**EXERCISE DESCRIPTION**
Reproduce the material exactly, omitting nothing.

**INFORMATION PROVIDED**
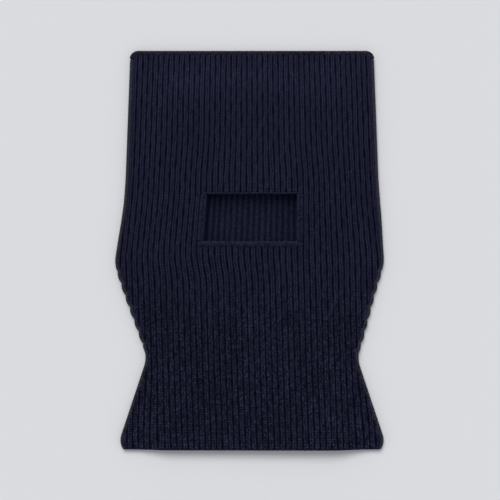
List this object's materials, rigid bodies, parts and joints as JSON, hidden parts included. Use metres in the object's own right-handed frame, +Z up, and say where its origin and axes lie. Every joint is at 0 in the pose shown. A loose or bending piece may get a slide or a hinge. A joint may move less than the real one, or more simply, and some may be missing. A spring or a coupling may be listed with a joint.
{
  "type": "balaclava",
  "caption": "Knitted rib balaclava lying flat, with one wide face opening, a shaped neck and an open hem.",
  "frame": {"origin": "on the floor, under the centre of the bounding box of the garment lying flat on its back panel", "axes": "+Y from the neck hem to the crown, +X to the viewer's right when the face opening is looked at, +Z up, out of the face opening"},
  "size_m": [0.255, 0.378, 0.0147],
  "materials": {
    "navy_rib": "thick two-by-two rib in dark navy wool-blend yarn, matt with a faint fuzz",
    "linking_seam": "linked chain of the same navy yarn",
    "edging": "bound-off edge of the same navy yarn",
    "label_ribbon": "blank woven ribbon"
  },
  "bodies": {
    "root": {"front_panel": "navy_rib", "back_panel": "navy_rib", "left_side_seam": "linking_seam", "right_side_seam": "linking_seam", "crown_seam": "linking_seam", "front_hem_welt": "navy_rib", "back_hem_welt": "navy_rib", "opening_edge_top": "edging", "opening_edge_bottom": "edging", "opening_edge_left": "edging", "opening_edge_right": "edging", "neck_label": "label_ribbon"}
  },
  "joints": []
}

**SOLUTION TO THIS EXERCISE**
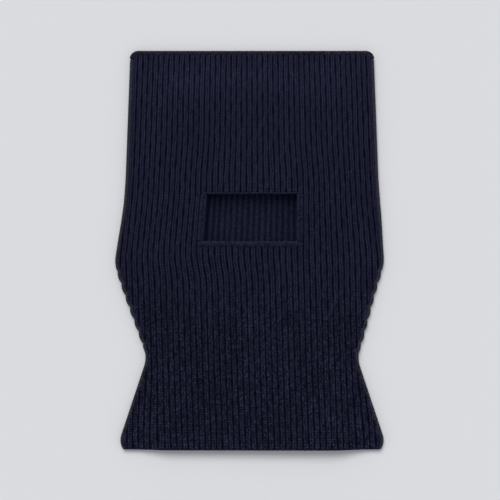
List this object's materials, rigid bodies, parts and joints as JSON, hidden parts included. Use metres in the object's own right-handed frame, +Z up, and say where its origin and axes lie. Every joint is at 0 in the pose shown. A loose or bending piece may get a slide or a hinge. A joint may move less than the real one, or more simply, and some may be missing. A spring or a coupling may be listed with a joint.
{
  "type": "balaclava",
  "caption": "Knitted rib balaclava lying flat, with one wide face opening, a shaped neck and an open hem.",
  "frame": {"origin": "on the floor, under the centre of the bounding box of the garment lying flat on its back panel", "axes": "+Y from the neck hem to the crown, +X to the viewer's right when the face opening is looked at, +Z up, out of the face opening"},
  "size_m": [0.255, 0.378, 0.0147],
  "materials": {
    "navy_rib": "thick two-by-two rib in dark navy wool-blend yarn, matt with a faint fuzz",
    "linking_seam": "linked chain of the same navy yarn",
    "edging": "bound-off edge of the same navy yarn",
    "label_ribbon": "blank woven ribbon"
  },
  "bodies": {
    "root": {"front_panel": "navy_rib", "back_panel": "navy_rib", "left_side_seam": "linking_seam", "right_side_seam": "linking_seam", "crown_seam": "linking_seam", "front_hem_welt": "navy_rib", "back_hem_welt": "navy_rib", "opening_edge_top": "edging", "opening_edge_bottom": "edging", "opening_edge_left": "edging", "opening_edge_right": "edging", "neck_label": "label_ribbon"}
  },
  "joints": []
}